**INSTRUCTIONS FOR THE TASK**
Only the lines between the line with "const object = new THREE.Group();" and the line with "CORNER_STEPS = 9", together with those two lines themselves, are to be copied exactly.

**ENTRIES SUPPLIED**

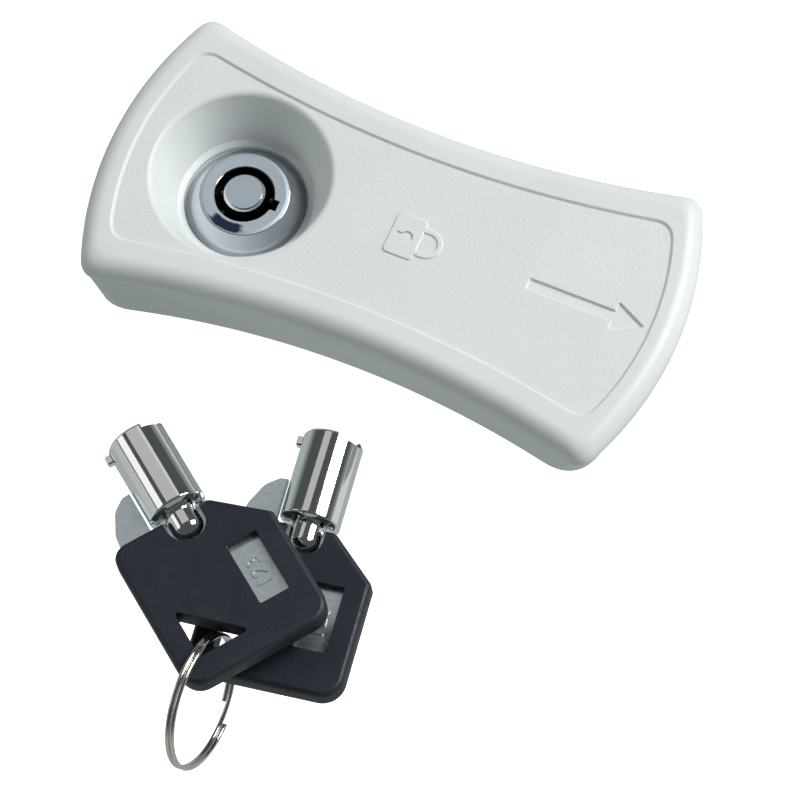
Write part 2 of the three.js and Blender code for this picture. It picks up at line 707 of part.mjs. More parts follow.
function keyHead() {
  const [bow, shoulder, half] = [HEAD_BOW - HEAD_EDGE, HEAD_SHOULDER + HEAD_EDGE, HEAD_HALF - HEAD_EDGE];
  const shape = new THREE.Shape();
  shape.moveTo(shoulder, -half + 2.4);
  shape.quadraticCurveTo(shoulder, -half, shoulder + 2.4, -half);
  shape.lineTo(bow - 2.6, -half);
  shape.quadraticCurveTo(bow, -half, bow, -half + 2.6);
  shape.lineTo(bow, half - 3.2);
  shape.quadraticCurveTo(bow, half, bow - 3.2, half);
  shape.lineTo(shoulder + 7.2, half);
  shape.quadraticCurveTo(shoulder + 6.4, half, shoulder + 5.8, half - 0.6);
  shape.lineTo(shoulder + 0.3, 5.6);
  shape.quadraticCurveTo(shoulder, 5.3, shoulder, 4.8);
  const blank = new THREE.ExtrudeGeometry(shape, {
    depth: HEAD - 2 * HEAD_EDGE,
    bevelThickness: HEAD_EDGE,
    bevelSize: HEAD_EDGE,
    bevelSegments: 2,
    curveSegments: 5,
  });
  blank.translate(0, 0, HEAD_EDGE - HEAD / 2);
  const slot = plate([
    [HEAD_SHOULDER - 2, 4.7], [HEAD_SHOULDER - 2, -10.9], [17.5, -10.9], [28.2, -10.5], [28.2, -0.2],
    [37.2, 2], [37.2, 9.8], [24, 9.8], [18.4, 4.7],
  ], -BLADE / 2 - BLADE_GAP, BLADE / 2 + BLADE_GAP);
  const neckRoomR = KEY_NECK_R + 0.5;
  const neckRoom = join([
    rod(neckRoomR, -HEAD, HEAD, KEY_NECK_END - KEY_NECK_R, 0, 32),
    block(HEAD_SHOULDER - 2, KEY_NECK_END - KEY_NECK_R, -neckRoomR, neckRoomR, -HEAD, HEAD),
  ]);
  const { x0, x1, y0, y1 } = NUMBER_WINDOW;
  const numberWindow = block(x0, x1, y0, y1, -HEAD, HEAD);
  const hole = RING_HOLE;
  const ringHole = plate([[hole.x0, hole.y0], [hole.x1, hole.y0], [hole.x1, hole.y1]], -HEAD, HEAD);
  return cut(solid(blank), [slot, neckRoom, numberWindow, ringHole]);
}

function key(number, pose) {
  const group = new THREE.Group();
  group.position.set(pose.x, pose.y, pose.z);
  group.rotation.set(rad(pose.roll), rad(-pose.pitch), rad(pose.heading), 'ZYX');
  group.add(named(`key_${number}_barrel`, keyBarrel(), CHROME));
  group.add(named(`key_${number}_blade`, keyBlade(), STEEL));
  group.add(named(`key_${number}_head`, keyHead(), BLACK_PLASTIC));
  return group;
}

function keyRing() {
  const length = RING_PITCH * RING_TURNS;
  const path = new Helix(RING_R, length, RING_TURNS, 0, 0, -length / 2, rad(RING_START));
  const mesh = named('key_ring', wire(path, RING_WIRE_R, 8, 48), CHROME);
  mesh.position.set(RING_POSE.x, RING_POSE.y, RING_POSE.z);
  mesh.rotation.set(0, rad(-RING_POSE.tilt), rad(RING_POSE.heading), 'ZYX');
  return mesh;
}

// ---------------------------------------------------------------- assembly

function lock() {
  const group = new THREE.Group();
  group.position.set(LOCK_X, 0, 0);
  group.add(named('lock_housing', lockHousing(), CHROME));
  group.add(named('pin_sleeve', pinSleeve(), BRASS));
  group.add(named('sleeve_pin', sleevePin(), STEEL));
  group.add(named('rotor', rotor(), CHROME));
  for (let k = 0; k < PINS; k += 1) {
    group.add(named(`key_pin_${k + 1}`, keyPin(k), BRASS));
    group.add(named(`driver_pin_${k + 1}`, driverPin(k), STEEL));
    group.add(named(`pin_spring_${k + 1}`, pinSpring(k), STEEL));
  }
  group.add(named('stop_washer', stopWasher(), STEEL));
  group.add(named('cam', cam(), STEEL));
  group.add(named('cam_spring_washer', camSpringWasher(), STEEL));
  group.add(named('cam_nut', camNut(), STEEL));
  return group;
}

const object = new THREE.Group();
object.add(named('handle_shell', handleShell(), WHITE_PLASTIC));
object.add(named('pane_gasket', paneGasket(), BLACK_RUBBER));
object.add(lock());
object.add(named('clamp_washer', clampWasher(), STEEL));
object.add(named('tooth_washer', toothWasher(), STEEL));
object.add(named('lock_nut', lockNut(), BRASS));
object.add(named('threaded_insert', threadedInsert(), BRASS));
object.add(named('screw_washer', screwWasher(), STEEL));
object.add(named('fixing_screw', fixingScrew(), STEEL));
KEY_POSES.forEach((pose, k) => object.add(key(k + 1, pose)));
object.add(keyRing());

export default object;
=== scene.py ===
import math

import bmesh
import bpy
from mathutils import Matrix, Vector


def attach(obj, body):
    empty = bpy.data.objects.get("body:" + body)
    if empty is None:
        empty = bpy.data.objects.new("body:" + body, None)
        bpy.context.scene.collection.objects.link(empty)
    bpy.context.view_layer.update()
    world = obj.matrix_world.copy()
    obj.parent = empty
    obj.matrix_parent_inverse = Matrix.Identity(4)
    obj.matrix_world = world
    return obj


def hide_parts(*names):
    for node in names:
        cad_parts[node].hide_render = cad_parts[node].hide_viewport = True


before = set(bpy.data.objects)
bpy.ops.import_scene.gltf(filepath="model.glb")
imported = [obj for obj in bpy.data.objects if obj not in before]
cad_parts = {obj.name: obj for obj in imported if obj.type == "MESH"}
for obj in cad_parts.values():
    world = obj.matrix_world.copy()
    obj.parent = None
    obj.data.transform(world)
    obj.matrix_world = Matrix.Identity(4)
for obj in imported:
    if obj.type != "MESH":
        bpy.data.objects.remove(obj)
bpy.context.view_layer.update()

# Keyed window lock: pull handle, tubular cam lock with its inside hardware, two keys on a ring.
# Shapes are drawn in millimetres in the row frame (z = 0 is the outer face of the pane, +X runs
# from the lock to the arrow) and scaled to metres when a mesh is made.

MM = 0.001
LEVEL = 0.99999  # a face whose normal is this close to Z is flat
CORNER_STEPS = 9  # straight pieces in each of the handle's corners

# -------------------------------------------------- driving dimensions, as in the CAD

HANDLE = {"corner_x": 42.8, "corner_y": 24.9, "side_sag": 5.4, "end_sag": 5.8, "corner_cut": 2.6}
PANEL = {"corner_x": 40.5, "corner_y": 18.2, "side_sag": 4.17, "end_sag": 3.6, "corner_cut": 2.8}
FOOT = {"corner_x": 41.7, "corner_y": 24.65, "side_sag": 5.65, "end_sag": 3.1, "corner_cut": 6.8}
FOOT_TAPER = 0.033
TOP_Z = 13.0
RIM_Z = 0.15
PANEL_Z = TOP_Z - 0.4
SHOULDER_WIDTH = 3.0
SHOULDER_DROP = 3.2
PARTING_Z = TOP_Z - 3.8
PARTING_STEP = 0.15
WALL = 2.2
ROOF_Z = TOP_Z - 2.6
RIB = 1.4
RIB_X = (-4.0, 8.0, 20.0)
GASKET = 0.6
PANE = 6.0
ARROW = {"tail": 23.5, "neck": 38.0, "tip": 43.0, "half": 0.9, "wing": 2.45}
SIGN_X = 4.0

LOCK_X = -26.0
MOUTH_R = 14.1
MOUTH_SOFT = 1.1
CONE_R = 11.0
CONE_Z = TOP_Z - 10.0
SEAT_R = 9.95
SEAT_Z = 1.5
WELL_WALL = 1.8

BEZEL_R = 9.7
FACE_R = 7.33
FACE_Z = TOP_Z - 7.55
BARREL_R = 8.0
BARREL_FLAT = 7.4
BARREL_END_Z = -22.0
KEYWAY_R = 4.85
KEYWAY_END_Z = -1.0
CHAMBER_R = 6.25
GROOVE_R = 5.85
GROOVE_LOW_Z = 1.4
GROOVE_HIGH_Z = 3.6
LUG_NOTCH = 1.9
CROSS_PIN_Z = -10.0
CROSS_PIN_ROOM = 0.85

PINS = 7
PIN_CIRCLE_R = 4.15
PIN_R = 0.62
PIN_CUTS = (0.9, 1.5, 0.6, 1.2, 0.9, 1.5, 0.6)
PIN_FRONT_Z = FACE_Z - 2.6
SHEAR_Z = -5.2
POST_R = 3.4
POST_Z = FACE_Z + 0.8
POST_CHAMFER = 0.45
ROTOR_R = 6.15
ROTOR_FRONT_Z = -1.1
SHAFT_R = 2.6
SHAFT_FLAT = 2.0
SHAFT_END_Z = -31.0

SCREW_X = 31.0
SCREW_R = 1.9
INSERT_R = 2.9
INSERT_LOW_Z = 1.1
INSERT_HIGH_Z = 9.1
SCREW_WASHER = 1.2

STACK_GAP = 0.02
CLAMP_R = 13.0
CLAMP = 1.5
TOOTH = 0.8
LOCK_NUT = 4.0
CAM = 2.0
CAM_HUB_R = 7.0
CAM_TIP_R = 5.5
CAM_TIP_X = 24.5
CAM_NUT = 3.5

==

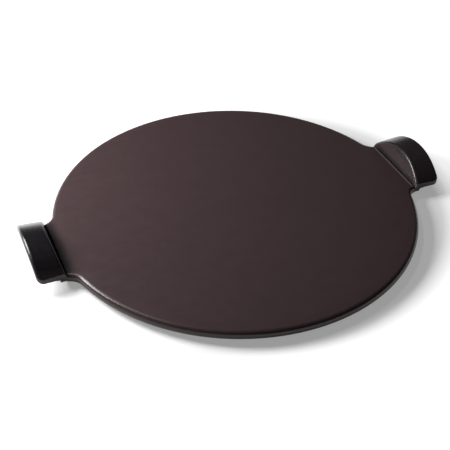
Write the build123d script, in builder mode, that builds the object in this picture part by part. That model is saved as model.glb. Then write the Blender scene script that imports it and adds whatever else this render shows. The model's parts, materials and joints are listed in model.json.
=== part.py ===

---

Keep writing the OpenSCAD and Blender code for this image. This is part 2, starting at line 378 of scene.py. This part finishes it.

**RESULT OF THIS EXERCISE**
const object = new THREE.Group();
object.add(named('handle_shell', handleShell(), WHITE_PLASTIC));
object.add(named('pane_gasket', paneGasket(), BLACK_RUBBER));
object.add(lock());
object.add(named('clamp_washer', clampWasher(), STEEL));
object.add(named('tooth_washer', toothWasher(), STEEL));
object.add(named('lock_nut', lockNut(), BRASS));
object.add(named('threaded_insert', threadedInsert(), BRASS));
object.add(named('screw_washer', screwWasher(), STEEL));
object.add(named('fixing_screw', fixingScrew(), STEEL));
KEY_POSES.forEach((pose, k) => object.add(key(k + 1, pose)));
object.add(keyRing());

export default object;
=== scene.py ===
import math

import bmesh
import bpy
from mathutils import Matrix, Vector


def attach(obj, body):
    empty = bpy.data.objects.get("body:" + body)
    if empty is None:
        empty = bpy.data.objects.new("body:" + body, None)
        bpy.context.scene.collection.objects.link(empty)
    bpy.context.view_layer.update()
    world = obj.matrix_world.copy()
    obj.parent = empty
    obj.matrix_parent_inverse = Matrix.Identity(4)
    obj.matrix_world = world
    return obj


def hide_parts(*names):
    for node in names:
        cad_parts[node].hide_render = cad_parts[node].hide_viewport = True


before = set(bpy.data.objects)
bpy.ops.import_scene.gltf(filepath="model.glb")
imported = [obj for obj in bpy.data.objects if obj not in before]
cad_parts = {obj.name: obj for obj in imported if obj.type == "MESH"}
for obj in cad_parts.values():
    world = obj.matrix_world.copy()
    obj.parent = None
    obj.data.transform(world)
    obj.matrix_world = Matrix.Identity(4)
for obj in imported:
    if obj.type != "MESH":
        bpy.data.objects.remove(obj)
bpy.context.view_layer.update()

# Keyed window lock: pull handle, tubular cam lock with its inside hardware, two keys on a ring.
# Shapes are drawn in millimetres in the row frame (z = 0 is the outer face of the pane, +X runs
# from the lock to the arrow) and scaled to metres when a mesh is made.

MM = 0.001
LEVEL = 0.99999  # a face whose normal is this close to Z is flat
CORNER_STEPS = 9  # straight pieces in each of the handle's corners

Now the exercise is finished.